_EXERCISE BRIEF_:
Up to and including the line that contains "BORE_R = TUBE_R - TUBE_WALL", repeat each line of the data exactly, starting from the first.

=-=-=

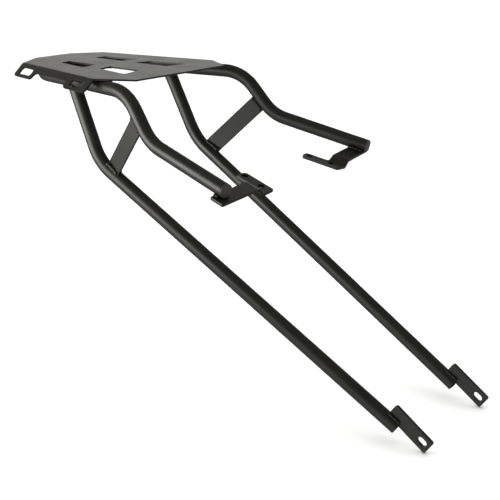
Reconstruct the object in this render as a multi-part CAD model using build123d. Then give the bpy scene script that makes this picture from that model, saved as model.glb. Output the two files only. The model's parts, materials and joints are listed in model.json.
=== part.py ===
"""Rear carrier rack for a motorcycle, welded from bent steel tube, sheet and flat bar.

Millimetres.  +X is the rider's right, +Y points forward, +Z up.  The origin is the middle of
the carrier plate's top face.  Every right-hand piece has a left-hand twin mirrored in the YZ plane.
"""

from build123d import *
from math import cos, radians, sin, sqrt, tan
import os

os.makedirs("parts", exist_ok=True)

# ---------------------------------------------------------------- tube stock
TUBE_OD = 19.0
TUBE_WALL = 2.0
TUBE_R = TUBE_OD / 2
BORE_R = TUBE_R - TUBE_WALL

# ---------------------------------------------------------------- carrier plate, folded sheet
SHEET = 2.5
PLATE_LENGTH = 251.0
REAR_EDGE_HALF = 36.0
REAR_CORNER_HALF = 85.5
REAR_CORNER_SETBACK = 24.0
FRONT_EDGE_HALF = 98.0
FRONT_CORNER_HALF = 132.0
FRONT_CORNER_SETBACK = 46.0
PLATE_CORNER_R = 4.0

# four tapered slots in the plate
SLOT_INNER_HALF = 27.5
REAR_SLOT_START = -66.5
REAR_SLOT_LENGTH = 54.0
REAR_SLOT_MARGIN = 48.0
FRONT_SLOT_START = 14.0
FRONT_SLOT_LENGTH = 56.0
FRONT_SLOT_MARGIN = 62.0
SLOT_CHEVRON = 12.0
SLOT_CORNER_R = 3.0

# flange folded down along each side, with two strap lugs
FLANGE_ANGLE = 45.0
FLANGE_DEPTH = 12.0
LUG_DEPTH = 23.5
REAR_LUG_LENGTH = 47.0
FRONT_LUG_LENGTH = 54.0
FOLD_INSIDE_R = 3.0
LUG_OUTER_R = 5.0
LUG_INNER_R = 6.0
STRAP_SLOT_LENGTH = 31.0
STRAP_SLOT_WIDTH = 12.0
STRAP_SLOT_EDGE = 4.5
REAR_STRAP_SLOT_SHIFT = 1.5
STRAP_SLOT_R = 4.0

# ---------------------------------------------------------------- hoop tube
ARM_SPREAD = 99.5
ARM_SPLAY = 12.5
HOOP_REAR_Y = -80.0
HOOP_CORNER_R = 47.5
CREST_Y = 135.7
FOOT_Y = 185.4
FOOT_Z = -70.9
ARM_END_Y = 328.7
ARM_END_FALL = 13.1
ARM_BEND_R = 60.0

# ---------------------------------------------------------------- stay tubes
STAY_TOP_Y = 13.8
ELBOW_X = 108.3
ELBOW_Y = 67.2
ELBOW_Z = -119.1
STAY_END_X = 82.2
STAY_END_Y = 532.9
STAY_END_Z = -391.1
STAY_BEND_R = 76.0

# ---------------------------------------------------------------- flat bar between arm and stay
GUSSET_T = 3.0
GUSSET_WIDTH = 25.5
RIGHT_GUSSET_ARM_SHARE = 0.53
RIGHT_GUSSET_STAY_Y = 87.5
LEFT_GUSSET_ARM_SHARE = 0.65
LEFT_GUSSET_STAY_Y = 91.0

# ---------------------------------------------------------------- lower fixing tabs, flat bar
TAB_T = 5.0
TAB_WIDTH = 20.0
TAB_FALL = 34.5
TAB_REACH = 33.95
TAB_RISE = 13.99
TAB_OUTSET = 0.3
TAB_NOSE = 11.6
TAB_TAIL = 53.0
TAB_SLOT_WIDTH = 9.0
TAB_SLOT_LENGTH = 14.0
TAB_CORNER_R = 3.0
SAW_CLEARANCE = 0.15

# ---------------------------------------------------------------- front brackets, folded sheet
BRACKET_T = 4.0
BRACKET_DROP = 7.5
BRACKET_LIP = 14.0
BRACKET_FOLD_START = 58.5
BRACKET_FOLD_R = 10.0
BRACKET_FOLD_ANGLE = 45.0
SEAT_WIDTH = 23.5
SEAT_SETBACK = 4.0
RIGHT_SEAT_SKEW = 14.0
LEFT_SEAT_SKEW = 2.0
STRIP_WIDTH = 18.5
STRIP_LENGTH = 54.5
STRIP_NOSE_SLANT = 5.0
BRACKET_HOLE_D = 9.0
BRACKET_HOLE_PITCH = 32.0
BRACKET_HOLE_TAIL = 8.5
BRACKET_CORNER_R = 4.0
BRACKET_TAIL_R = 5.0

# ---------------------------------------------------------------- end plugs
CAP_HEAD = 3.0
CAP_BEVEL = 0.9
CAP_JOINT_BEVEL = 0.4
CAP_STEM = 12.0
CAP_CLEARANCE = 0.1

# ---------------------------------------------------------------- weld beads
BEAD_R = 2.6
BEAD_BEVEL = 1.2
BEAD_END_GAP = 2.0
PLATE_BEAD_LENGTH = 33.0
PLATE_BEAD_FIRST_Y = 5.0
PLATE_BEAD_SECOND_Y = 75.0
TAB_BEAD_LENGTH = 17.0
TAB_BEAD_SETBACK = 9.0
# how far a bead's centreline stands off the metal, in bead radii
BEAD_LIFT = 0.2
BEAD_STEP = 0.35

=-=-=

_THE RESPONSE_:
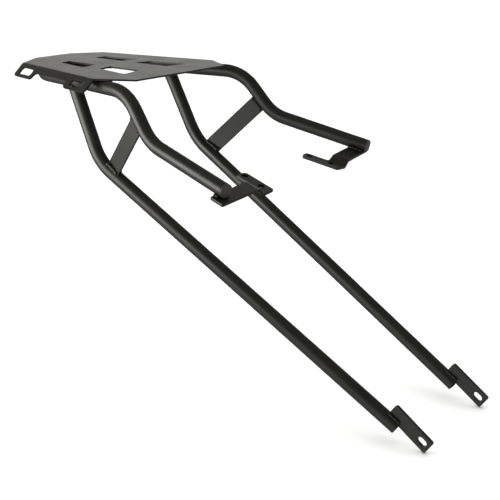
Reconstruct the object in this render as a multi-part CAD model using build123d. Then give the bpy scene script that makes this picture from that model, saved as model.glb. Output the two files only. The model's parts, materials and joints are listed in model.json.
=== part.py ===
"""Rear carrier rack for a motorcycle, welded from bent steel tube, sheet and flat bar.

Millimetres.  +X is the rider's right, +Y points forward, +Z up.  The origin is the middle of
the carrier plate's top face.  Every right-hand piece has a left-hand twin mirrored in the YZ plane.
"""

from build123d import *
from math import cos, radians, sin, sqrt, tan
import os

os.makedirs("parts", exist_ok=True)

# ---------------------------------------------------------------- tube stock
TUBE_OD = 19.0
TUBE_WALL = 2.0
TUBE_R = TUBE_OD / 2
BORE_R = TUBE_R - TUBE_WALL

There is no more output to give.